Andrew Jeffrey alleges that the will is invalid, as Ms Jeffery was frail and suffered from physical and mental health problems when her last will was prepared in 2007.

Nick Jeffery maintains that the will is valid and that the trip which he and his wife, Nicola Jeffrey, made with his mother to Centre Court in 2007 (just two days prior to his mother making her will), demonstrates that his mother was in good health at that time and had the necessary testamentary capacity required to make a valid will.

Nick Jeffrey’s wife, Nicola, explained to the court that Daphne Jeffrey drove them to Wimbledon and appeared to enjoy their day of watching Venus Williams win another Wimbledon title.

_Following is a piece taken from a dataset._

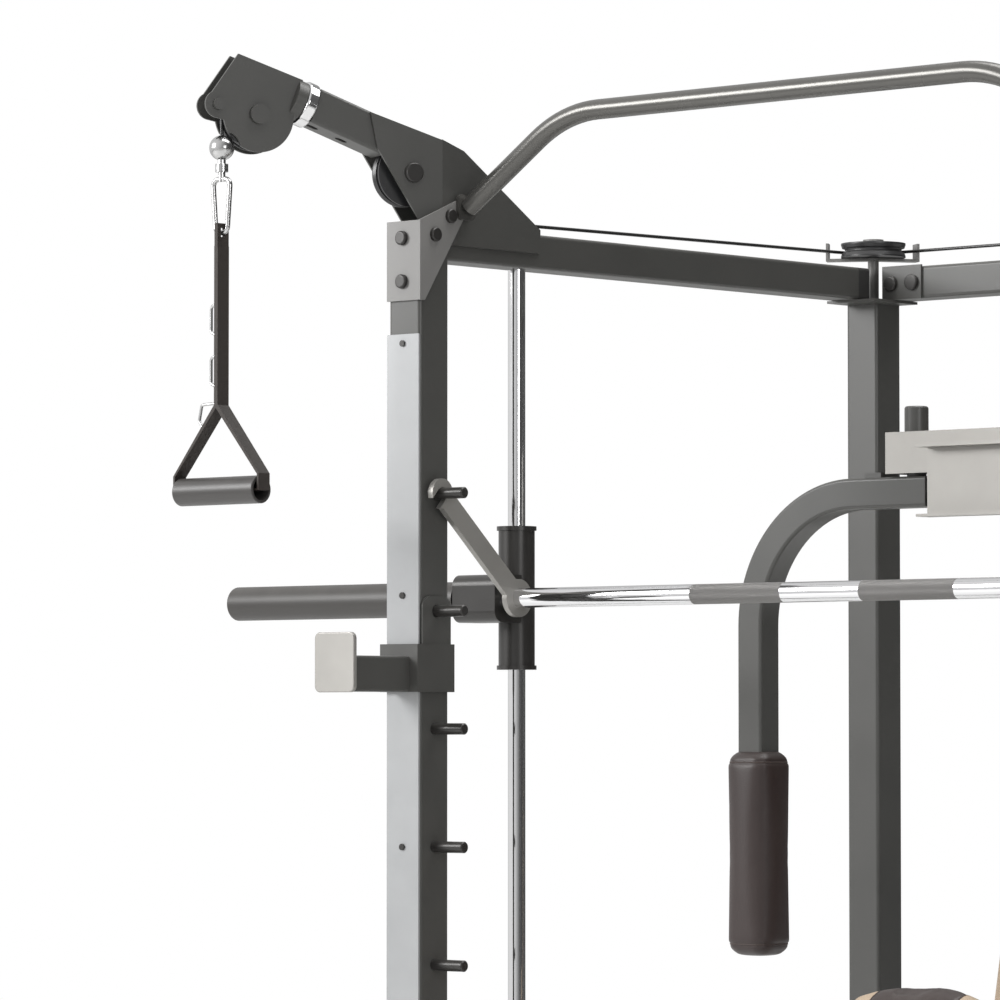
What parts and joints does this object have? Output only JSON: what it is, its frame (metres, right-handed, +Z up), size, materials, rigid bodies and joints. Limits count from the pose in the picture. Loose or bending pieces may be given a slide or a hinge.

At one stage, the tennis references in the case apparently confused the court, when the judge queried whether a reference to the family having met outside the “court” was a referring to Wimbledon or the court building.

The outcome of the case is yet to be determined but if Andrew Jeffrey is successful, the intestacy rules are likely to apply. These come into effect when someone dies without making a will and in this case it is anticipated the estate would then be split equally between the two brothers.

If a will is declared invalid and there is no earlier will, the intestacy rules would usually apply in relation to an estate. It is therefore important to ensure that when you make your will, it is signed using the correct procedure, is properly drafted and accurately reflects your wishes.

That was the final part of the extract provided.